As an artist, I have had an epiphany about my work recently throughout this healing and fear facing process (and I continue to do so). Maybe you are already familiar with my work but most likely not. I have been a high volume output kind of artist for my whole life. Always making many many things at once in an immediate sort of way. Volume and production, productions in volumes and accumulation. Ah what a metaphor, right under my nose no less! By connecting my physical limitations of hearing to the question, “Why do I make so much stuff?” “Why have I put the emphasis on physical output and high volumes of works produced?” It’s about filling in the fear and deficit of how much I have been missing and have missed in this world. Overcompensation. I was missing a lot from early childhood, and as time went on, the more I was not hearing the more art I would make. Production and Volume = Missing. The funny part is, most of the art that I make and have made is not dark or representative of frustration as a whole. It does not communicate unhappiness, but I do see a huge common thread of a lack of meaning in some of these pre-hearing and deafness aware bodies of work. The context has changed and this plays a huge role in the kind of work that I greatly need and want to produce. I will work on understanding where the new works will best be displayed and presented. The best is really yet to come.

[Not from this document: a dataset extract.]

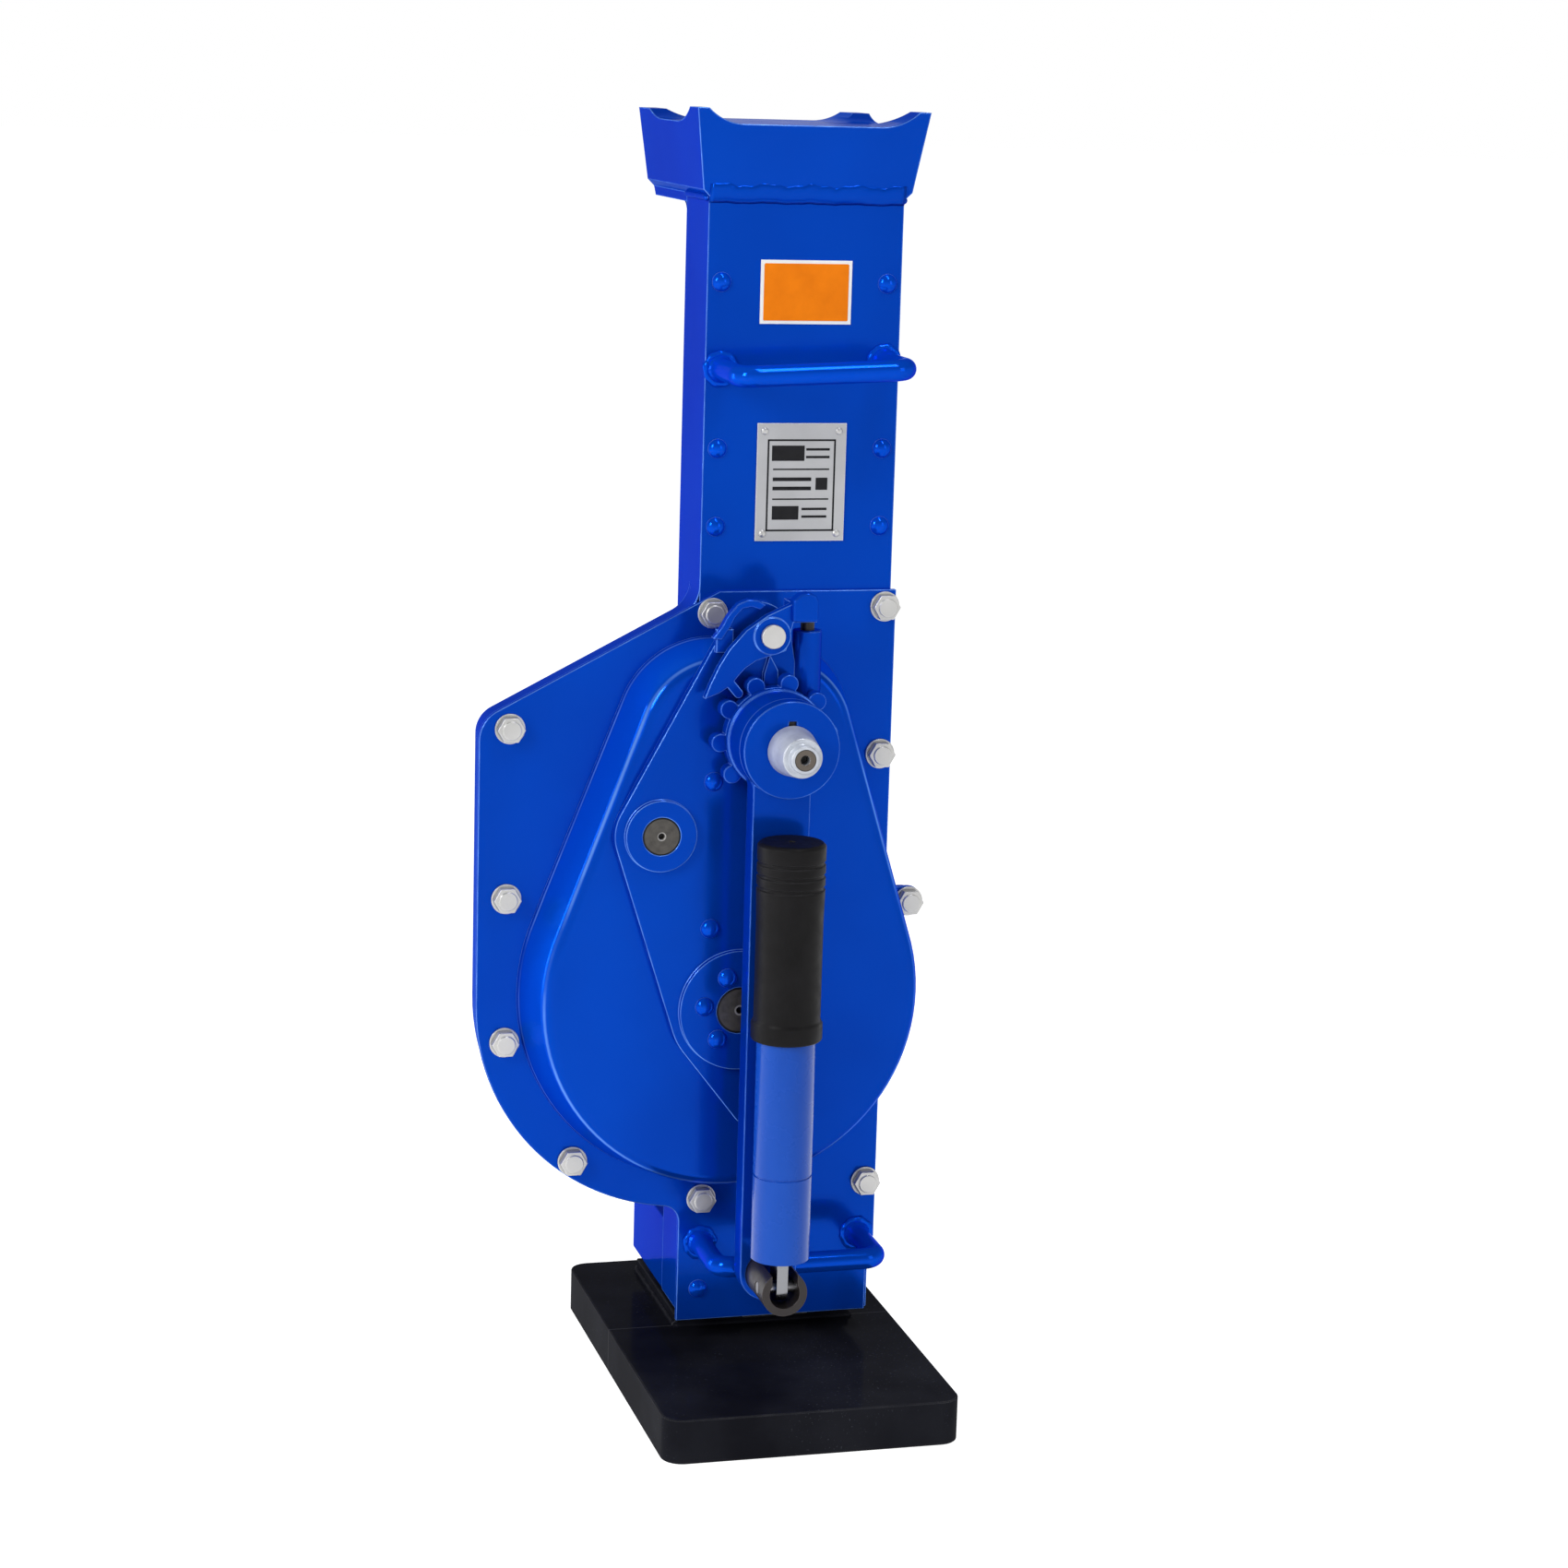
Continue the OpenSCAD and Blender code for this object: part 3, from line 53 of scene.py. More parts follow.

The animations above continue to explore the soundless looping GIF format. These pieces begin as digital image fractures and manipulations. They are re-composed and organized as new imagery and content. How does that process play a role in communication? Missing 5-8 words in any sentence can have a profound effect on how one may respond, comprehend or take away from an interaction. What does this look like when that actual missing fragment(s) takes place? Repetition is used to display the distortions and metaphors for how this experience may be interpreted visually. If you are a hearing person viewing these animations you may be “missing” the usual audio aspect to the videos you see, watch and hear each day.